College professor here, business school, teaching management and leadership. Took a short side trip in my early twenties, after a highly entertaining (and unproductive) freshman year in college, and did some mission work in Chile for a couple of years. That experience helped me grow up considerably, and when I returned, I went back to school and had a much more productive experience. Forty-plus years later, I'm looking forward to retiring in a couple of years if the economy will cooperate...and if I can make myself say goodbye to the students.
 
I’m either a self-made member of the parasitic rentier class (turned off my S Corp after aiding and abetting giant corporate IT for decades) or I’m a general forestry laborer (when the weather is decent) or I’m a homemaker (until I finally chase off my kids - they are all sheltering in place - my place).

My B&B profile says
‘Occupation: Timber baron / chokersetter’
 

oc_in_fw

Fridays are Fishtastic!
Agreed, everyone’s still trying to kill them off here. However, as long as there are people alive in a scheme, there will be a need for people to run it; and they’re very much still around here in the UK. Will be for a few more decades, I reckon.
They basically told most people here with pensions “tough luck- it’s our money now”.
 

Ridpath

FIGHTER!
They basically told most people here with pensions “tough luck- it’s our money now”.
Luckily I’m not involved in that kind of work, although I know people who are.

Lots of laws and legislation dictating what people get paid and what protections they have etc over here, which is the main reason people like myself still have a job.
 

Billski

Here I am, 1st again.
every breath I take as a free man was paid for with the blood of an American Soldier
From Concord and Valley Forge to the sands of Iraq
and mountians of afghanistan American soldiers have
paid the ultimate price For our Freedom.I am ever mindful
and for ever greatful for their sacrifice
My heros have always been American Soldiers

Retired now.
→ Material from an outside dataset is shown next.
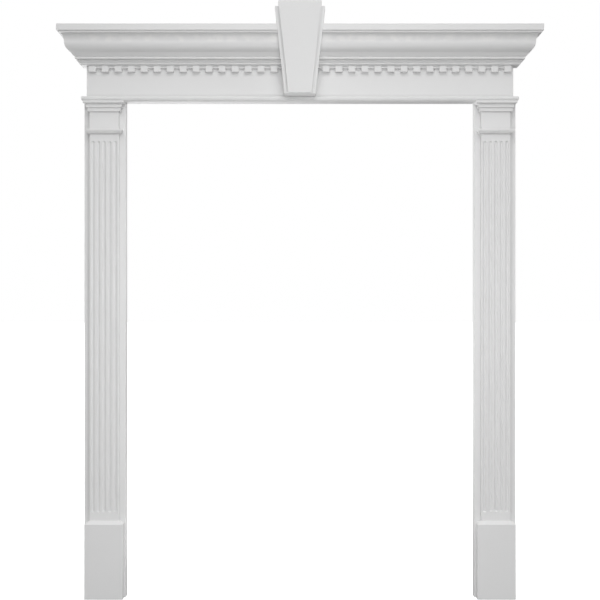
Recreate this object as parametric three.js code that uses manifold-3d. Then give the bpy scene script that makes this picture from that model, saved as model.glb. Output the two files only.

Spent 21 years in the US Army as a Sergeant .
 
every breath I take as a free man was paid for with the blood of an American Soldier
From Concord and Valley Forge to the sands of Iraq
and mountians of afghanistan American soldiers have
paid the ultimate price For our Freedom.I am ever mindful
and for ever greatful for their sacrifice
My heros have always been American Soldiers

Retired now. Spent 21 years in the US Army as a Sergeant .

Thank you for serving I retired as a CW3. I always tell people that I have gained more from the military than I put into it. Of course, going from infantry to signal might have something to do with it.

Sent from my SM-G960U using Tapatalk
 
I own a company that does cognitive memory assessments for insurance companies. It’s major boring work and I got really depressed during the two years it took to set up. It pays well and because of that I have a hard time doing anything else; there was one August I left my house once to run to the corner store for 5 minutes and that was the only time I left the house all month.

My wife noticed I was getting really depressed and got on me about it.

I asked in exasperation “ what do you want me to do?!”

She told me to get out of the house, call a friend that owned a bunch of FedEx routes and see if I could run one and get some exercise.

So now 3 of her cousins work for me running Impact and I run a FedEx route lol

I like being outside and dig the exercise.